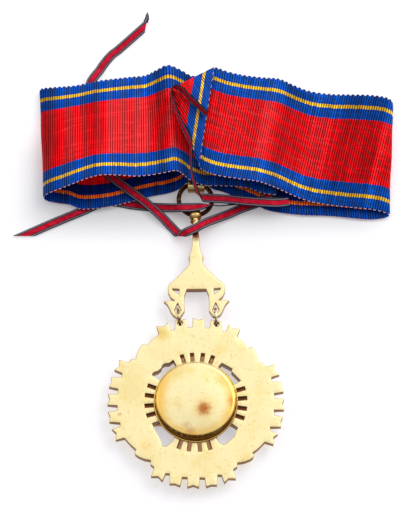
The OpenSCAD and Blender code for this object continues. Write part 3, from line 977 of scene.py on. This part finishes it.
def wire_material(name, dark, gold, worn):
    """Dark wire with gold where it is rubbed: tarnish on the links, painted shade on the large ring."""
    s = new_shading(name)
    place = s.millimetres()
    rubbed = s.between(s.noise(place, *WIRE_RAG), *(level - worn for level in WIRE_LEVELS))
    return s.finish(PRINCIPLED, {
        "Base Color": s.mix(rubbed, dark, gold), "Metallic": 1.0,
        "Roughness": s.between(rubbed, 0, 1, *WIRE_ROUGH),
        "Normal": s.bump(s.noise(place, *WIRE_GRAIN), 0.35, 0.05),
    })


def edge_place(s, across, wander, width):
    """Distance from the nearer edge of a strip."""
    shifted = s.math("ADD", across, wander)
    return s.math("MINIMUM", shifted, s.math("SUBTRACT", width, shifted))


def starts(s, place, at):
    return s.between(place, at - STRIPE_SOFT, at + STRIPE_SOFT)


def stripe(s, place, at, end):
    soft = STRIPE_SOFT
    return s.band(place, at - soft, at + soft, end - soft, end + soft)


def silk_material(name, settings):
    """Ribbed silk. The silk attribute is the place along and across the ribbon, in mm, and the rim.

    The tilt attribute leans the normal over the soft folds, and inner is 1 on the lower face.
    """
    s = new_shading(name)
    weave = s.attribute("silk")
    along, across, rim = s.parts(weave)
    rib = s.math("DIVIDE", along, settings.rib_pitch / MM)
    rib_number = s.math("FLOOR", rib)
    rib_look = s.node("TexWhiteNoise", {"W": rib_number}, noise_dimensions="1D").outputs["Value"]
    from_edge = edge_place(s, across, s.swing(rib_look, RIB_WANDER), RIBBON_W)
    in_red = starts(s, from_edge, RED_AT)
    base = s.mix(stripe(s, from_edge, LINE_AT, LINE_END), settings.blue, settings.yellow)
    base = s.mix(in_red, base, settings.red)
    # Painted shade in the valleys between the ribs.
    valley = s.between(s.zigzag(rib), *RIB_VALLEY)
    watered = watered_share(s, along, across)
    streaks = s.noise(s.steps(rib_number, across, STREAK_STEPS), *SILK_FIBRE)
    tilt = s.attribute("tilt")
    # Painted light and shade on the soft folds, from the same tilt that leans the normal.
    fold_light = s.vector("DOT_PRODUCT", {0: tilt, 1: (1.0, 0, 0)}, "Value")
    # The shade holds the ribs' own tone, streaks and watering, with painted shade and painted fold light.
    shade = s.math("MULTIPLY_ADD", valley, *VALLEY_SHADE)
    for part, change in (
        (rib_look, RIB_SHADE), (streaks, STREAK_SHADE), (watered, WATERED_SHADE), (fold_light, TILT_SHADE)
    ):
        shade = s.math("MULTIPLY", shade, s.math("MULTIPLY_ADD", part, *change))
    shades = s.node("CombineXYZ", {0: shade, 1: shade, 2: shade}).outputs[0]
    base = s.mix(1.0, base, shades, "MULTIPLY")
    # Painted light and shade inside the loops: the lower face is darkened and reddened by bounce light,
    # most away from the lower selvage.
    inner_bounce = s.math("MULTIPLY", s.attribute("inner", "Fac"), s.between(across, 1.0, 6.0, 0.35, 1.0))
    base = s.mix(inner_bounce, base, s.mix(1.0, base, INNER_BOUNCE, "MULTIPLY"))
    # Painted pale sheen where the folds lean to the light and over the watering, less on the blue and in
    # valleys.
    sheen_share = s.math("MULTIPLY_ADD", fold_light, TILT_SHEEN, s.math("MULTIPLY", watered, 0.03), clamp=True)
    sheen_share = s.math("MULTIPLY", sheen_share, s.between(in_red, 0, 1, BLUE_SHEEN, 1.0))
    base = s.film(base, sheen_share, s.between(valley, 0, 1, 1.2, 0.1), SHEEN_COLOUR)
    loop = s.between(s.zigzag(s.math("MULTIPLY", rib, 0.5)), *LOOP_GAP)
    upper = s.between(across, RIBBON_W - 2, RIBBON_W - 1)
    upper_loops = s.mix(0.7, settings.blue, settings.dark_selvage)
    loops = s.mix(upper, settings.selvage, upper_loops)
    base = s.mix(s.between(rim, *RIM_SHARE), base, s.mix(loop, loops, settings.dark_selvage))
    fibre = s.noise(s.stretched(weave, FIBRE_STRETCH), *SILK_FIBRE)
    normal = s.vector("ADD", {0: s.bump(fibre, 0.35, 0.04), 1: tilt})
    return s.finish(PRINCIPLED, {
        "Base Color": base, "Roughness": s.between(fibre, 0.2, 0.8, *SILK_ROUGH),
        "Normal": s.vector("NORMALIZE", {0: normal}), "Specular IOR Level": SILK_GLOSS,
    })


def watered_share(s, along, across):
    """Wavy light lines of watered silk, long across the ribs."""
    waves = s.noise(s.steps(along, across, WATER_STEPS), *WATER_WAVES)
    return s.between(waves, *WATER_LEVELS)


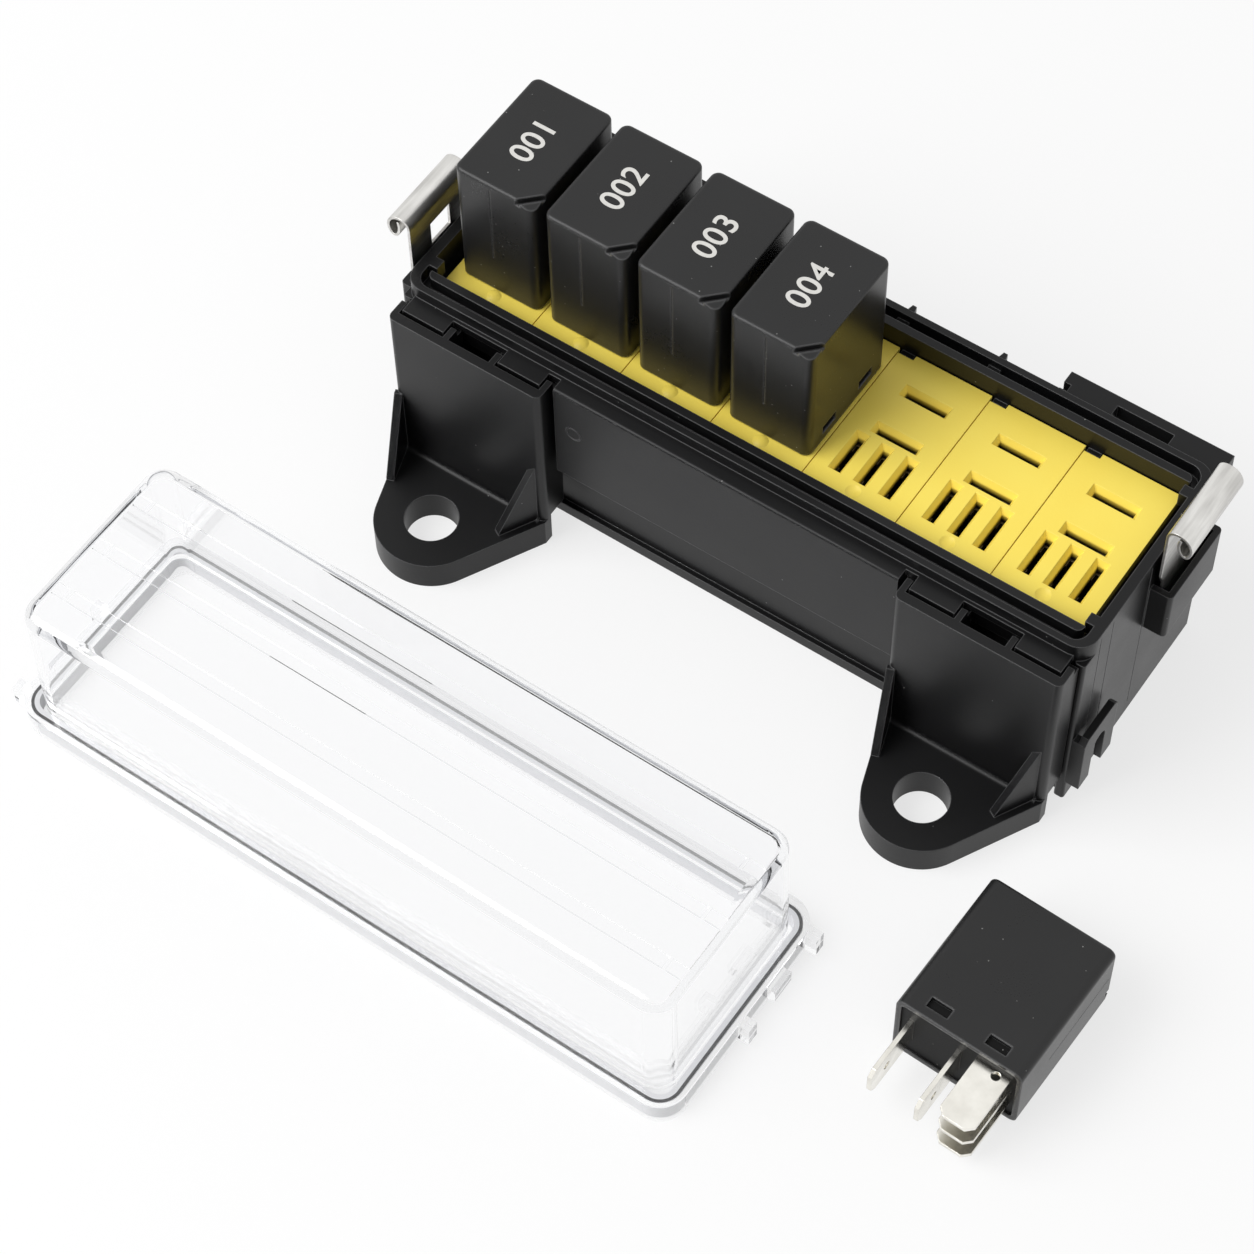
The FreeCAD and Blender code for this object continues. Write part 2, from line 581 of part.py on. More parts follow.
def corner_prism(points):
    """A bar across the front right top corner; its points are distance in from the corner and height."""
    corner = V(RELAY_WIDTH / 2, -RELAY_DEPTH / 2, RELAY_HEIGHT)
    inward = V(-1, 1, 0) / math.sqrt(2)
    sideways = V(1, 1, 0) / math.sqrt(2)
    outline = [corner - sideways * CORNER_BACKING * 2 + inward * s + V(0, 0, z) for s, z in points]
    return prism(outline, sideways * CORNER_BACKING * 4)


def corner_step():
    """What is taken off that corner: a groove, and outside it the top of a small sloping land."""
    low = -CORNER_RIDGE_DROP - CORNER_SLOPE * (CORNER_RIDGE + 1)
    return corner_prism([(-1, 1), (CORNER_STEP, 1), (CORNER_STEP, -CORNER_GROOVE_DEPTH),
                         (CORNER_RIDGE, -CORNER_GROOVE_DEPTH), (CORNER_RIDGE, -CORNER_RIDGE_DROP), (-1, low)])


def relay_case():
    outer = centred(0, 0, RELAY_WIDTH, RELAY_DEPTH, 0, RELAY_HEIGHT)
    outer = outer.makeFillet(RELAY_CORNER_RADIUS, upright_edges(outer))
    top_edges = [e for e in outer.Edges if abs(e.CenterOfMass.z - RELAY_HEIGHT) < 0.01]
    outer = outer.makeFillet(RELAY_EDGE_RADIUS, top_edges)
    inner = centred(0, 0, RELAY_WIDTH - 2 * RELAY_WALL, RELAY_DEPTH - 2 * RELAY_WALL, -1,
                    RELAY_HEIGHT - RELAY_WALL)
    inner = inner.makeFillet(RELAY_CORNER_RADIUS - RELAY_WALL / 2, upright_edges(inner))
    depth = -CORNER_BACKING
    backing = corner_prism([(-1, 1), (CORNER_BACKING, 1), (CORNER_BACKING, depth), (-1, depth)])
    cuts = [inner.cut(backing)]
    for side in (-1, 1):
        y = side * LATCH_WINDOW_SPACING / 2
        z = RELAY_BASE_RECESS + LATCH_WINDOW_RISE
        cuts.append(centred(0, y, RELAY_WIDTH + 2, LATCH_WINDOW_WIDTH, z, z + LATCH_WINDOW_HEIGHT))
    cuts.append(block(SEAM_X - SEAM_WIDTH / 2, SEAM_X + SEAM_WIDTH / 2, -RELAY_DEPTH / 2 - 1,
                      -RELAY_DEPTH / 2 + SEAM_DEPTH, SEAM_Z, RELAY_HEIGHT - 2 * RELAY_EDGE_RADIUS))
    cuts.append(corner_step())
    return outer.cut(cuts)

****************

Your task is to output all of the data above word for word.

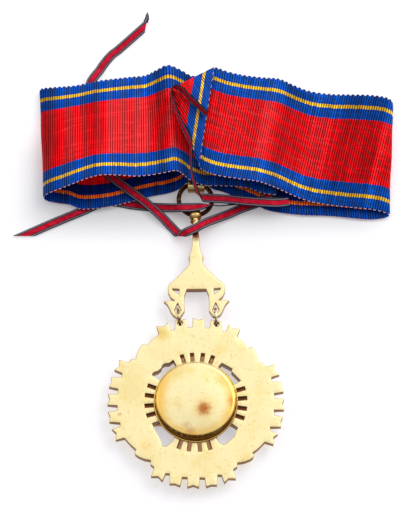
The OpenSCAD and Blender code for this object continues. Write part 3, from line 977 of scene.py on. This part finishes it.
def wire_material(name, dark, gold, worn):
    """Dark wire with gold where it is rubbed: tarnish on the links, painted shade on the large ring."""
    s = new_shading(name)
    place = s.millimetres()
    rubbed = s.between(s.noise(place, *WIRE_RAG), *(level - worn for level in WIRE_LEVELS))
    return s.finish(PRINCIPLED, {
        "Base Color": s.mix(rubbed, dark, gold), "Metallic": 1.0,
        "Roughness": s.between(rubbed, 0, 1, *WIRE_ROUGH),
        "Normal": s.bump(s.noise(place, *WIRE_GRAIN), 0.35, 0.05),
    })


def edge_place(s, across, wander, width):
    """Distance from the nearer edge of a strip."""
    shifted = s.math("ADD", across, wander)
    return s.math("MINIMUM", shifted, s.math("SUBTRACT", width, shifted))


def starts(s, place, at):
    return s.between(place, at - STRIPE_SOFT, at + STRIPE_SOFT)


def stripe(s, place, at, end):
    soft = STRIPE_SOFT
    return s.band(place, at - soft, at + soft, end - soft, end + soft)


def silk_material(name, settings):
    """Ribbed silk. The silk attribute is the place along and across the ribbon, in mm, and the rim.

    The tilt attribute leans the normal over the soft folds, and inner is 1 on the lower face.
    """
    s = new_shading(name)
    weave = s.attribute("silk")
    along, across, rim = s.parts(weave)
    rib = s.math("DIVIDE", along, settings.rib_pitch / MM)
    rib_number = s.math("FLOOR", rib)
    rib_look = s.node("TexWhiteNoise", {"W": rib_number}, noise_dimensions="1D").outputs["Value"]
    from_edge = edge_place(s, across, s.swing(rib_look, RIB_WANDER), RIBBON_W)
    in_red = starts(s, from_edge, RED_AT)
    base = s.mix(stripe(s, from_edge, LINE_AT, LINE_END), settings.blue, settings.yellow)
    base = s.mix(in_red, base, settings.red)
    # Painted shade in the valleys between the ribs.
    valley = s.between(s.zigzag(rib), *RIB_VALLEY)
    watered = watered_share(s, along, across)
    streaks = s.noise(s.steps(rib_number, across, STREAK_STEPS), *SILK_FIBRE)
    tilt = s.attribute("tilt")
    # Painted light and shade on the soft folds, from the same tilt that leans the normal.
    fold_light = s.vector("DOT_PRODUCT", {0: tilt, 1: (1.0, 0, 0)}, "Value")
    # The shade holds the ribs' own tone, streaks and watering, with painted shade and painted fold light.
    shade = s.math("MULTIPLY_ADD", valley, *VALLEY_SHADE)
    for part, change in (
        (rib_look, RIB_SHADE), (streaks, STREAK_SHADE), (watered, WATERED_SHADE), (fold_light, TILT_SHADE)
    ):
        shade = s.math("MULTIPLY", shade, s.math("MULTIPLY_ADD", part, *change))
    shades = s.node("CombineXYZ", {0: shade, 1: shade, 2: shade}).outputs[0]
    base = s.mix(1.0, base, shades, "MULTIPLY")
    # Painted light and shade inside the loops: the lower face is darkened and reddened by bounce light,
    # most away from the lower selvage.
    inner_bounce = s.math("MULTIPLY", s.attribute("inner", "Fac"), s.between(across, 1.0, 6.0, 0.35, 1.0))
    base = s.mix(inner_bounce, base, s.mix(1.0, base, INNER_BOUNCE, "MULTIPLY"))
    # Painted pale sheen where the folds lean to the light and over the watering, less on the blue and in
    # valleys.
    sheen_share = s.math("MULTIPLY_ADD", fold_light, TILT_SHEEN, s.math("MULTIPLY", watered, 0.03), clamp=True)
    sheen_share = s.math("MULTIPLY", sheen_share, s.between(in_red, 0, 1, BLUE_SHEEN, 1.0))
    base = s.film(base, sheen_share, s.between(valley, 0, 1, 1.2, 0.1), SHEEN_COLOUR)
    loop = s.between(s.zigzag(s.math("MULTIPLY", rib, 0.5)), *LOOP_GAP)
    upper = s.between(across, RIBBON_W - 2, RIBBON_W - 1)
    upper_loops = s.mix(0.7, settings.blue, settings.dark_selvage)
    loops = s.mix(upper, settings.selvage, upper_loops)
    base = s.mix(s.between(rim, *RIM_SHARE), base, s.mix(loop, loops, settings.dark_selvage))
    fibre = s.noise(s.stretched(weave, FIBRE_STRETCH), *SILK_FIBRE)
    normal = s.vector("ADD", {0: s.bump(fibre, 0.35, 0.04), 1: tilt})
    return s.finish(PRINCIPLED, {
        "Base Color": base, "Roughness": s.between(fibre, 0.2, 0.8, *SILK_ROUGH),
        "Normal": s.vector("NORMALIZE", {0: normal}), "Specular IOR Level": SILK_GLOSS,
    })


def watered_share(s, along, across):
    """Wavy light lines of watered silk, long across the ribs."""
    waves = s.noise(s.steps(along, across, WATER_STEPS), *WATER_WAVES)
    return s.between(waves, *WATER_LEVELS)


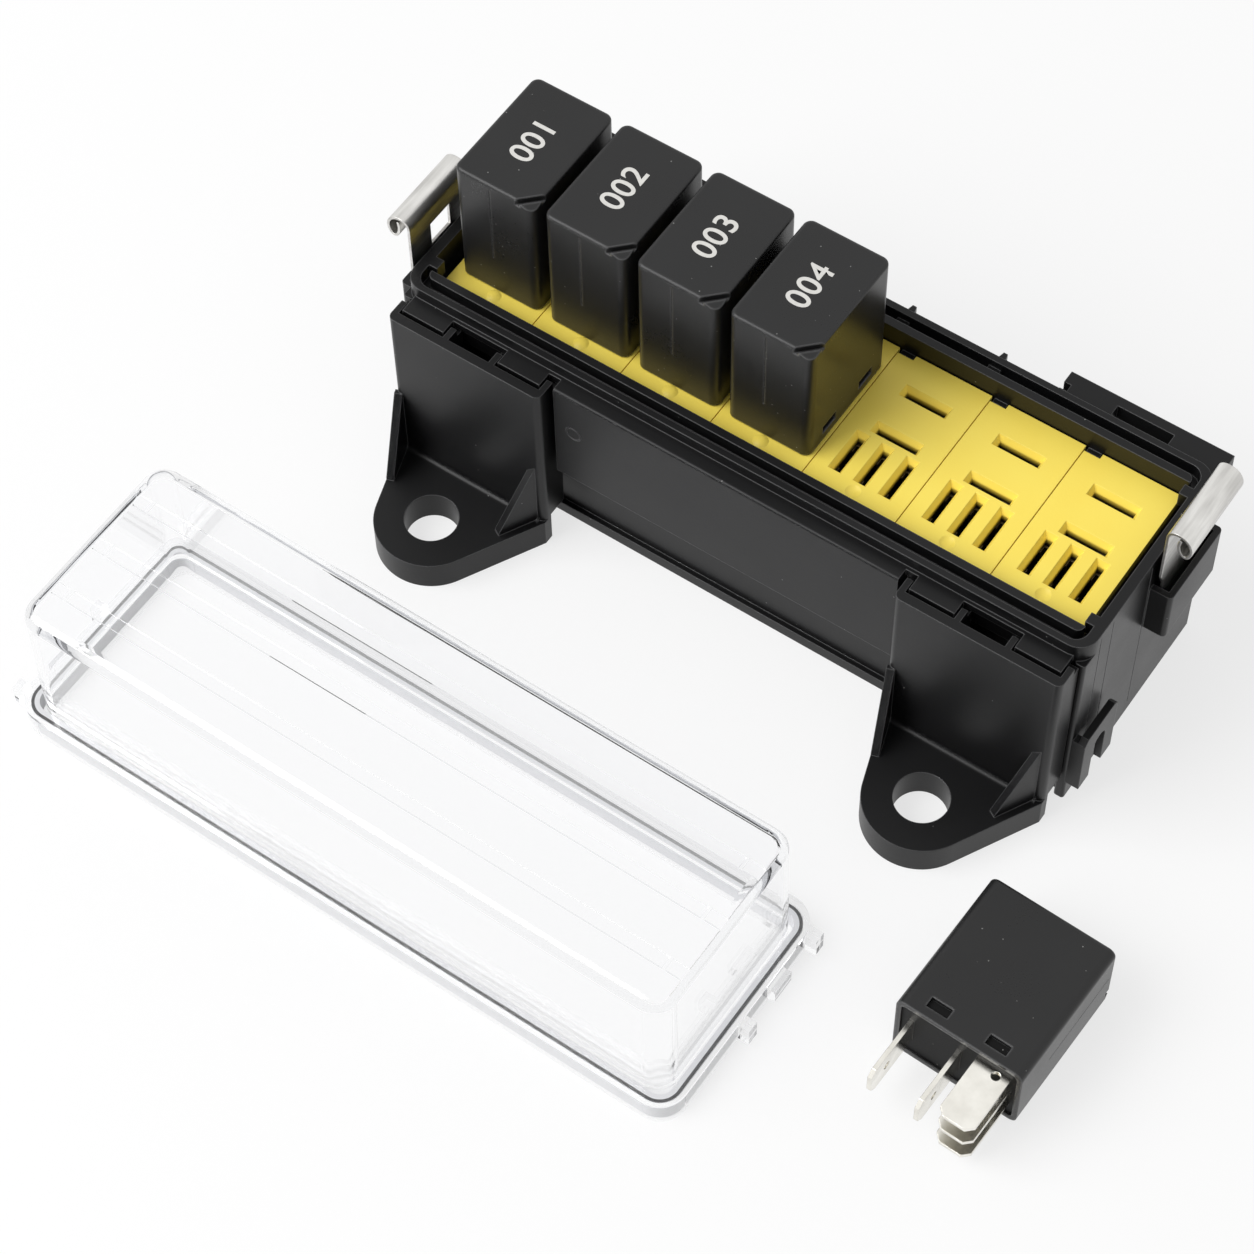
The FreeCAD and Blender code for this object continues. Write part 2, from line 581 of part.py on. More parts follow.
def corner_prism(points):
    """A bar across the front right top corner; its points are distance in from the corner and height."""
    corner = V(RELAY_WIDTH / 2, -RELAY_DEPTH / 2, RELAY_HEIGHT)
    inward = V(-1, 1, 0) / math.sqrt(2)
    sideways = V(1, 1, 0) / math.sqrt(2)
    outline = [corner - sideways * CORNER_BACKING * 2 + inward * s + V(0, 0, z) for s, z in points]
    return prism(outline, sideways * CORNER_BACKING * 4)


def corner_step():
    """What is taken off that corner: a groove, and outside it the top of a small sloping land."""
    low = -CORNER_RIDGE_DROP - CORNER_SLOPE * (CORNER_RIDGE + 1)
    return corner_prism([(-1, 1), (CORNER_STEP, 1), (CORNER_STEP, -CORNER_GROOVE_DEPTH),
                         (CORNER_RIDGE, -CORNER_GROOVE_DEPTH), (CORNER_RIDGE, -CORNER_RIDGE_DROP), (-1, low)])


def relay_case():
    outer = centred(0, 0, RELAY_WIDTH, RELAY_DEPTH, 0, RELAY_HEIGHT)
    outer = outer.makeFillet(RELAY_CORNER_RADIUS, upright_edges(outer))
    top_edges = [e for e in outer.Edges if abs(e.CenterOfMass.z - RELAY_HEIGHT) < 0.01]
    outer = outer.makeFillet(RELAY_EDGE_RADIUS, top_edges)
    inner = centred(0, 0, RELAY_WIDTH - 2 * RELAY_WALL, RELAY_DEPTH - 2 * RELAY_WALL, -1,
                    RELAY_HEIGHT - RELAY_WALL)
    inner = inner.makeFillet(RELAY_CORNER_RADIUS - RELAY_WALL / 2, upright_edges(inner))
    depth = -CORNER_BACKING
    backing = corner_prism([(-1, 1), (CORNER_BACKING, 1), (CORNER_BACKING, depth), (-1, depth)])
    cuts = [inner.cut(backing)]
    for side in (-1, 1):
        y = side * LATCH_WINDOW_SPACING / 2
        z = RELAY_BASE_RECESS + LATCH_WINDOW_RISE
        cuts.append(centred(0, y, RELAY_WIDTH + 2, LATCH_WINDOW_WIDTH, z, z + LATCH_WINDOW_HEIGHT))
    cuts.append(block(SEAM_X - SEAM_WIDTH / 2, SEAM_X + SEAM_WIDTH / 2, -RELAY_DEPTH / 2 - 1,
                      -RELAY_DEPTH / 2 + SEAM_DEPTH, SEAM_Z, RELAY_HEIGHT - 2 * RELAY_EDGE_RADIUS))
    cuts.append(corner_step())
    return outer.cut(cuts)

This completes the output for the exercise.